Education & Engagement: NOFA-VT will host a 2021 Celebrate Your Farmer Social at an Abenaki Land Link participating site, hosting speakers from the Nulhegan Abenaki community and a farm tour to highlight this project to NOFA-VT members and other attendees. The 2022 NOFA-VT Winter Conference will feature a workshop focused on growing native crops, including a panel with participating growers and representatives from the Nulhegan Band of Coosuk - Abenaki Nation, NOFA-VT and Vermont Sustainable Jobs Fund. If it is not possible to gather in person, we will develop an alternative plan for these education and engagement gatherings. Additionally, in conjunction with our partners like Rooted in Vermont, we aim to share this project of resilience out into the greater community through social media, blog posts, e-newsletters, press releases and local newspapers.

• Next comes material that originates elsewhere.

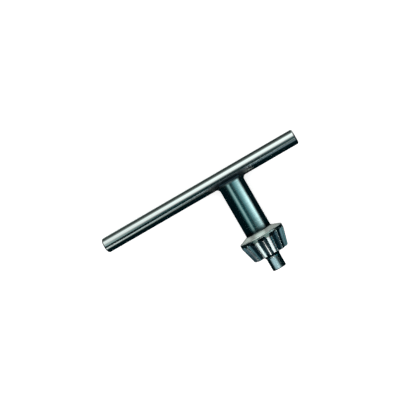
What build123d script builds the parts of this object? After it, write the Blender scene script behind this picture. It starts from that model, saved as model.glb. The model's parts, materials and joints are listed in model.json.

The project's partners and growers are coming together to recognize the racist and horrific historical relationship between European settlers and Indigenous people in Vermont and the United States and committing to work on repairing that relationship. This project is an opportunity for the growers, as current stewards of the land that once was stewarded by Indigenous people, to recognize that they are afforded an opportunity to grow food; a privilege which is not currently available for many Abenaki citizens in Vermont. By participating in the project, they are doing so in solidarity with the Nulhegan Band of Coosuk - Abenaki Nation.
However, this isn’t charity, this is resiliency. The Nulhegan Band of Coosuk - Abenaki Nation,
NOFA-VT, Rooted in Vermont and the growers are coming together as equals and partners for this project to build a more resilient food system that doesn’t discriminate or leave folks behind. As partners, we are working together to ensure that citizens of the Nulhegan Band of Coosuk - Abenaki Nation have access to healthy, culturally sensitive food of their choosing. In addition, growers, who are able to keep some of the harvest, are able to share in eating foods native to the Abenaki people and learning from the cultural history that the Abenaki ancestors used.
We firmly believe that we are all more resilient when everyone has their needs met and food is one of the most basic needs. Yet, we know that many people continue to face disenfranchisement and active measures must be taken to rectify those injustices. The Abenaki Land Link Project is a small but powerful step towards that goal.